To be more clear, there are two status regs

status.status

#define CAPTURE_STATUS_UNKNOWN       MK_U32(0)
#define CAPTURE_STATUS_SUCCESS       MK_U32(1)
#define CAPTURE_STATUS_CSIMUX_FRAME  MK_U32(2)   <= cover?
#define CAPTURE_STATUS_CSIMUX_STREAM MK_U32(3)  <= cover?
#define CAPTURE_STATUS_CHANSEL_FAULT MK_U32(4)  <= cover?
/* …etc… */

status.flags

#define CAPTURE_STATUS_FLAG_CHANNEL_IN_ERROR    MK_BIT32(1)
#define CAPTURE_STATUS_FLAG_CSIMUX_STREAM_SPURIOUS  MK_BIT32(2)
#define CAPTURE_STATUS_FLAG_CSIMUX_FRAME_FORCE_FE   MK_BIT32(4)
#define CAPTURE_STATUS_FLAG_CHANSEL_NO_MATCH       MK_BIT32(7)
#define CAPTURE_STATUS_FLAG_ERROR_ATOMP_FRAME_TRUNC MK_BIT32(8)

My question is: does the check **status.status** != CAPTURE_STATUS_SUCCESS truly cover all other codes (2, 3, 4, etc.)?
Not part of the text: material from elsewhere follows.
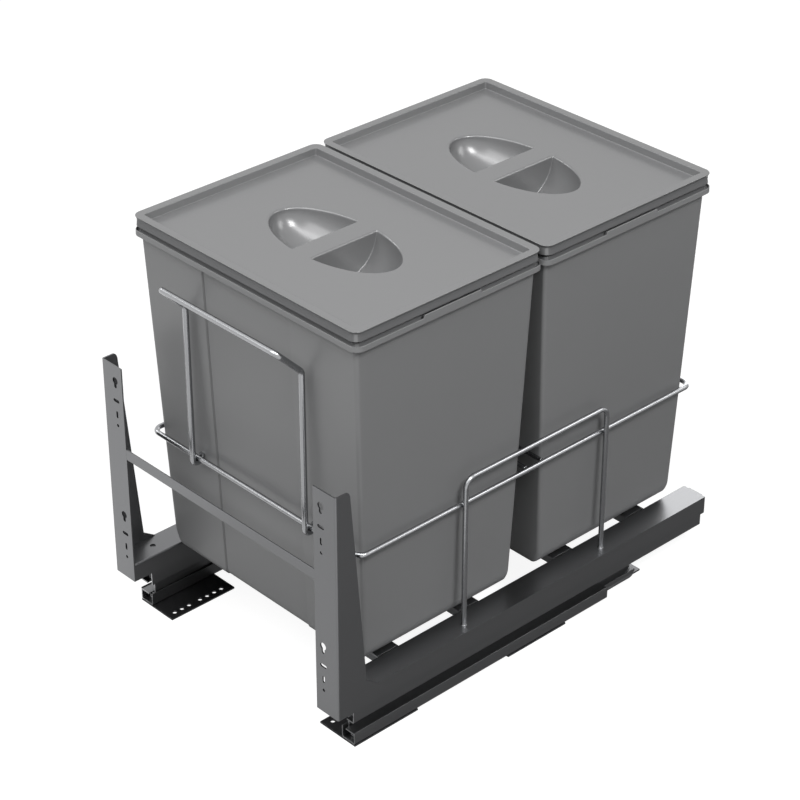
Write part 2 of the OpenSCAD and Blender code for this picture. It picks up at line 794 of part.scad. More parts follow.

If the answer is yes, then in theory none of those frames should reach userspace—but in practice we’re still seeing frames with status codes 2, 3, and 4 making it through, so the logic doesn’t appear to be discarding them.
So I just confirm whether code should be like this?
status.status != CAPTURE_STATUS_SUCCESS | CAPTURE_STATUS_CSIMUX_FRAME | CAPTURE_STATUS_CSIMUX_STREAM | CAPTURE_STATUS_CHANSEL_FAULT

What do you mean?

In red circle not just one condition bit 1. should also include bit 2,4,7,8.
/** Capture status success */
define CAPTURE_STATUS_SUCCESS MK_U32(1)

/** CSI‐MUX frame error (maps to VI CSIMUX_FRAME event) */
define CAPTURE_STATUS_CSIMUX_FRAME MK_U32(2)

/** Data‐specific fault in a channel (maps to VI CHANSEL_FAULT FE event) */
define CAPTURE_STATUS_CHANSEL_FAULT MK_U32(4)

/** Forced frame‐end (cut‐off) in the CHANSEL engine */
define CAPTURE_STATUS_CHANSEL_SHORT_FRAME MK_U32(7)

/** ATOMP packer overflow (frame overflow/dropped) */
define CAPTURE_STATUS_ATOMP_PACKER_OVERFLOW MK_U32(8)

So have you print out the status.status to confirm it?